▸ What is required: Reproduce all of the listing below without alteration.

<<<<

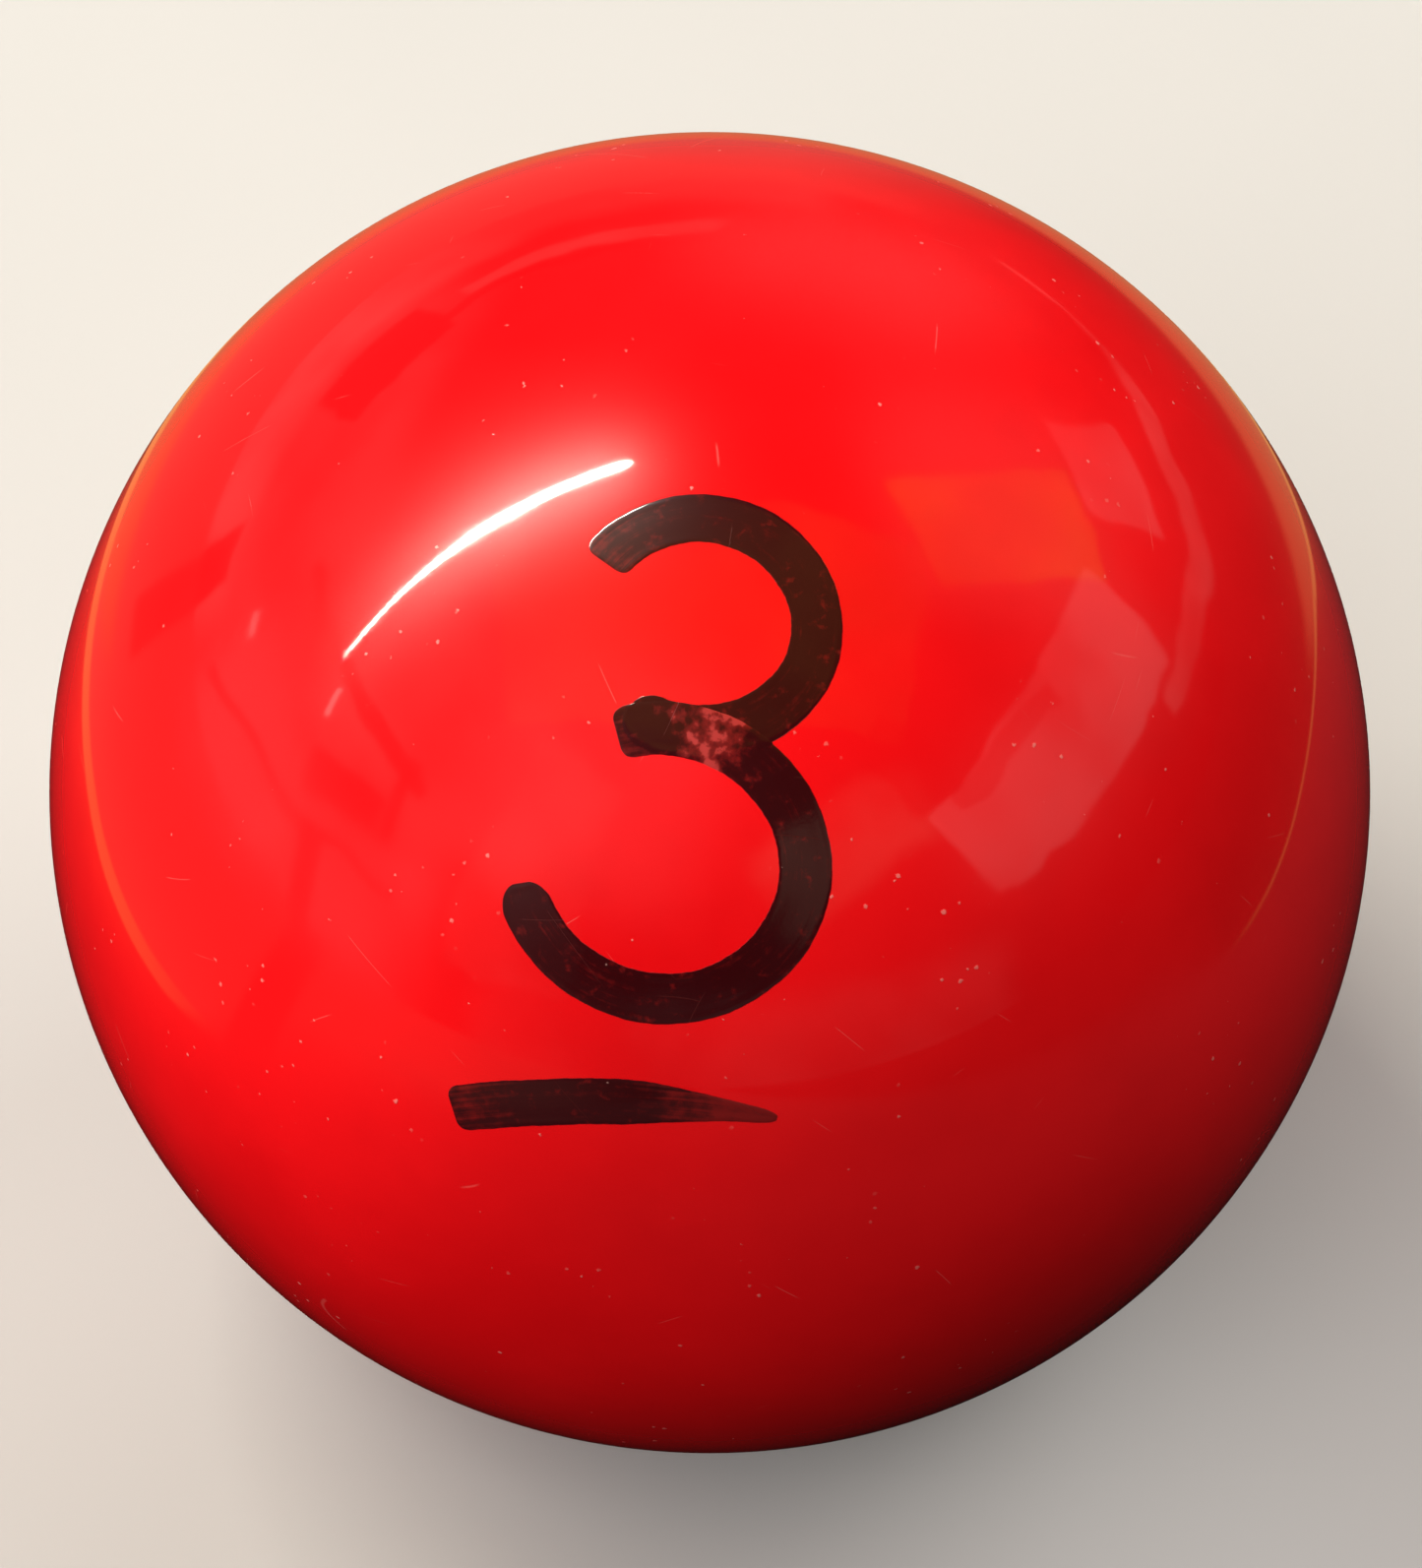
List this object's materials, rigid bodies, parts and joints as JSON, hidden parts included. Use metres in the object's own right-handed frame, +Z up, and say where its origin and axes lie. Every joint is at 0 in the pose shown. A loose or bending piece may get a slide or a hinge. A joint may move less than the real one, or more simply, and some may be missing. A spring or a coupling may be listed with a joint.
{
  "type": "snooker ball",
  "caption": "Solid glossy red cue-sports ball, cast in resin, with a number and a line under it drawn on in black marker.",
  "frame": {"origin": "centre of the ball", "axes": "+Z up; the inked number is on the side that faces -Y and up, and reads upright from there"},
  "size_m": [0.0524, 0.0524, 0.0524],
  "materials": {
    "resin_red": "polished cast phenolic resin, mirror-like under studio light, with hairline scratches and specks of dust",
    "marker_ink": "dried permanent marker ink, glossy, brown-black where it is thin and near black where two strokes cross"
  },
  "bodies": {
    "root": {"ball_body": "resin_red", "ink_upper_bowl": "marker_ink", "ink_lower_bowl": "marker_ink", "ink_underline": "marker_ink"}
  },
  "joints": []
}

>>>>

▸ Written response:
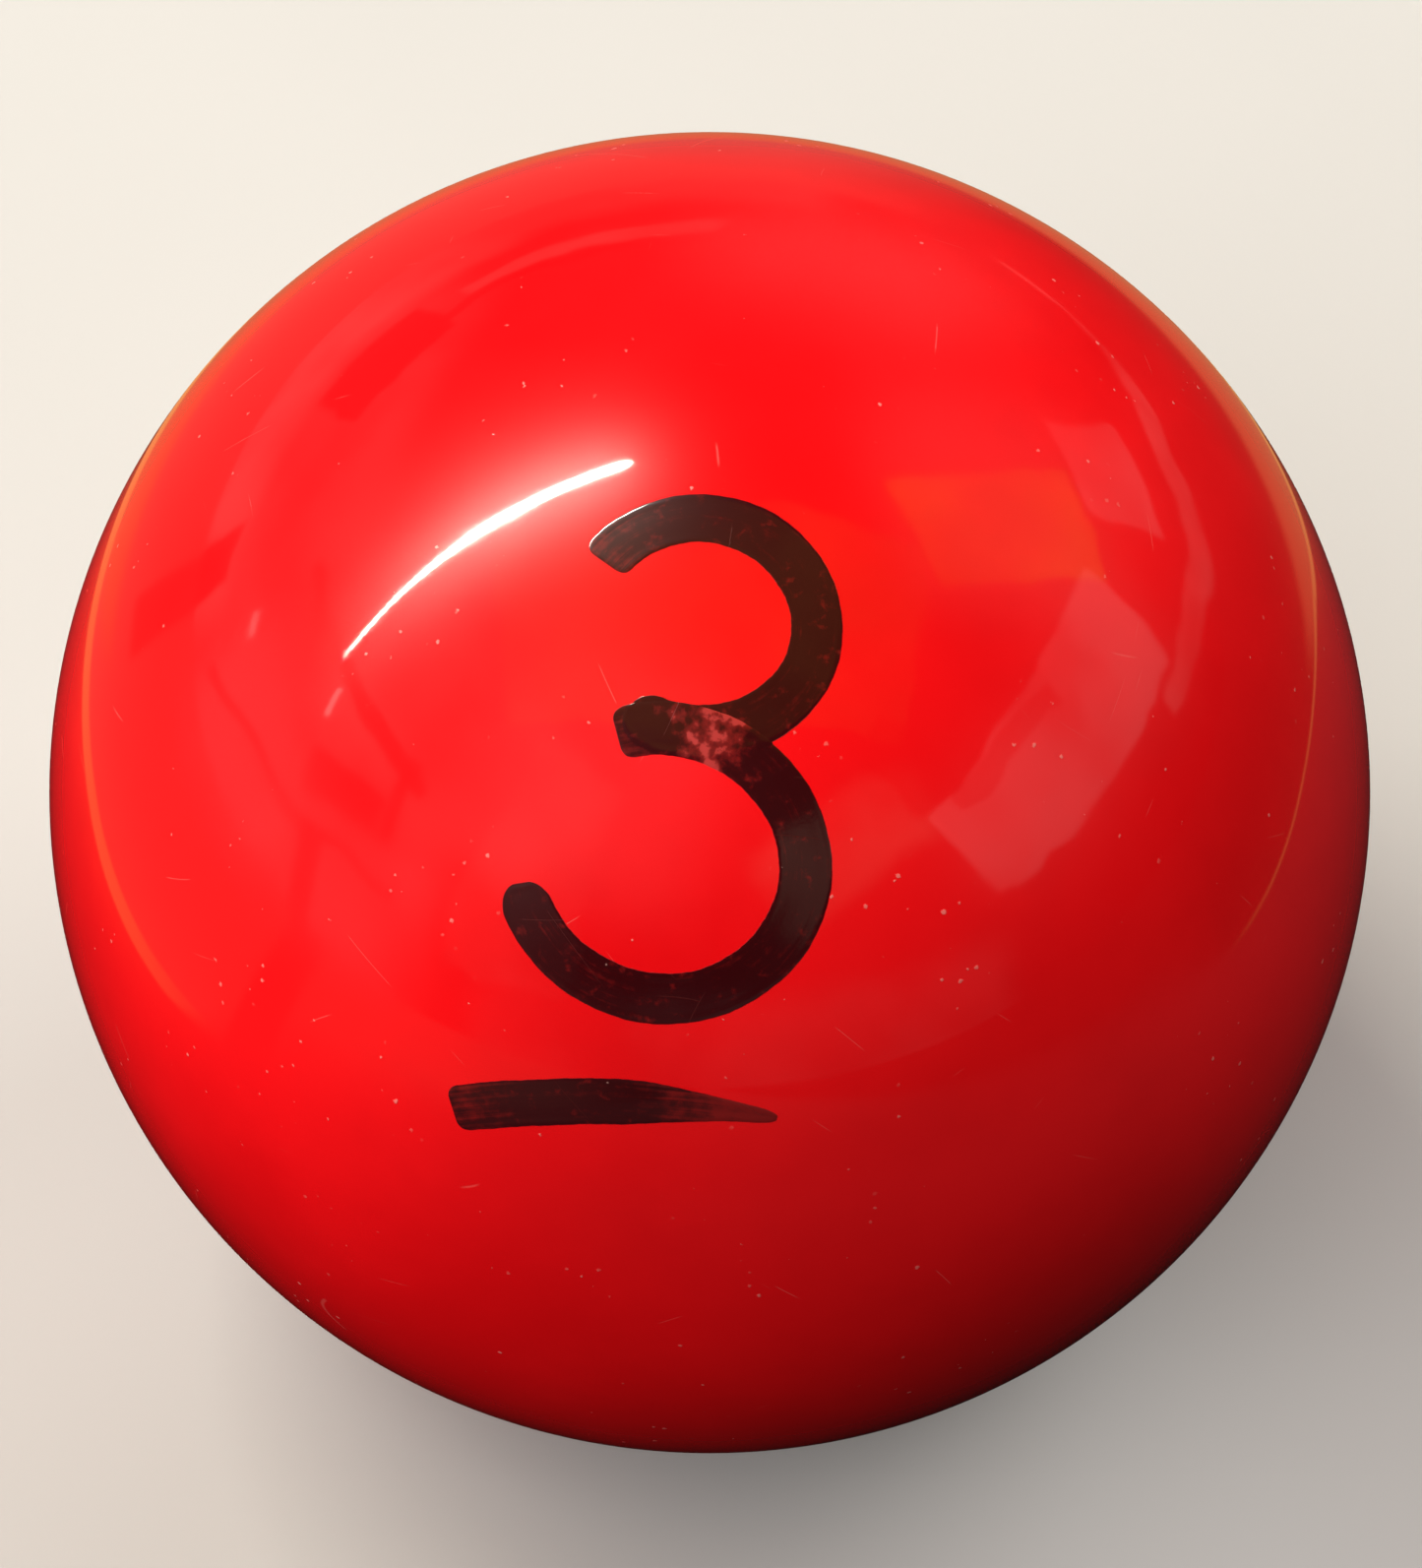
List this object's materials, rigid bodies, parts and joints as JSON, hidden parts included. Use metres in the object's own right-handed frame, +Z up, and say where its origin and axes lie. Every joint is at 0 in the pose shown. A loose or bending piece may get a slide or a hinge. A joint may move less than the real one, or more simply, and some may be missing. A spring or a coupling may be listed with a joint.
{
  "type": "snooker ball",
  "caption": "Solid glossy red cue-sports ball, cast in resin, with a number and a line under it drawn on in black marker.",
  "frame": {"origin": "centre of the ball", "axes": "+Z up; the inked number is on the side that faces -Y and up, and reads upright from there"},
  "size_m": [0.0524, 0.0524, 0.0524],
  "materials": {
    "resin_red": "polished cast phenolic resin, mirror-like under studio light, with hairline scratches and specks of dust",
    "marker_ink": "dried permanent marker ink, glossy, brown-black where it is thin and near black where two strokes cross"
  },
  "bodies": {
    "root": {"ball_body": "resin_red", "ink_upper_bowl": "marker_ink", "ink_lower_bowl": "marker_ink", "ink_underline": "marker_ink"}
  },
  "joints": []
}